The issue of the computer metaphor is something of a chicken and egg question in the philosophy of consciousness study. While contemporary consciousness theory is dominated by the concept, philosophers and scientists of pre-computer generations held views which were perfectly compatible with the computer analogy. The “tabula rasa” conceptions of the British empiricists, and the ancient Greeks also assumed the mind to be a blank slate, a veritable receptor of information, programmed by external sources. In these models the environment is the software and wiring the hardware of the brain. (Ross 1993: 115-116)

The Limitations of the computer metaphor.

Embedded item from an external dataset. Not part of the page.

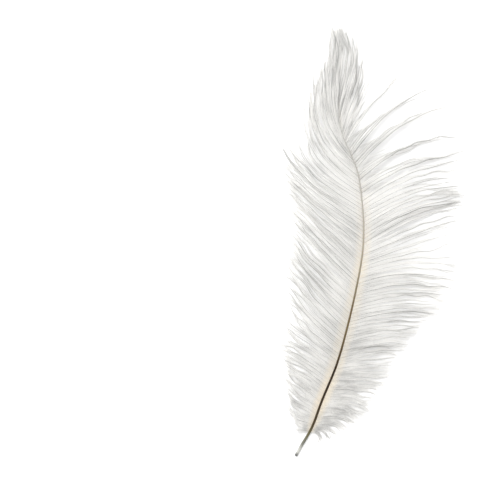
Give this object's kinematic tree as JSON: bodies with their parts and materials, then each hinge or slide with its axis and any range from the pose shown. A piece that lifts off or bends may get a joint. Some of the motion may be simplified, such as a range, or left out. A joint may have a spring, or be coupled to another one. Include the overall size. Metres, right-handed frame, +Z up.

The mind as computer metaphor is still preferred by many, especially in the field of artificial intelligence (Dossey 2001: 51) However critics note its limitations. John Searle argues that it is no better or worse than the previous dominant metaphors of consciousness theory – the telephone switchboard, a telegraph system, a water pump, or steam engine. (Dossey 2001, 51; Searle, 1991) Significantly all these are mechanical metaphors, grounding the theory of consciousness firmly within the mechanistic paradigm, with its “matter myth”. ( Davies & Griin, 1990).
The prevailing models within consciousness theories, with their obsession with the mind-as-computer, can be seen as pathetic fallacy, where the individual transfers personal conceptions and conditionings onto an object or person, distorting and misrepresenting the object within his/her own mind. As development and proliferation of machinery has been one of the dominant themes of human social and technological developments in these last several hundred years, consciousness theorists might easily be expected to transfer the dominant symbols of their own psyches’ onto the object of their investigations. Photo # 7, below, suggests the way that the image of the machine has come to dominate the landscapes of humanity since the industrial revolution. Here we see a group of people standing, dwarfed before Newcomen’s steam engine, which was invented in 1712. (Gribbin, 2003: 243, 244)
Grof (1985) writes that a predominant characteristic of the history of science is for scientists to develop models of phenomena, and then to confuse “the map for the territory.” He argues that instead of being taken too literally, scientific models should be seen as “a convenient approximation.” (Grof 1985: 5) The brain/mind as computer advocates can be seen to make this error often.
Tart (1993) argues that the mind as computer metaphor discourages a deeper exploration of consciousness, and has encouraged the perception of the deeper recesses of consciousness as being animalistic, dangerous and best avoided. (Tart, 1993) According to Wilber’s transpersonal theory, the transcendent and the primal are, under normal circumstances, both unconscious. (Wilber, 2000) Assuming the validity of this claim, this obfuscation of the psyche inevitably obscures not only the “shadow”, but also integrated intelligence, the latter being of the transpersonal domain.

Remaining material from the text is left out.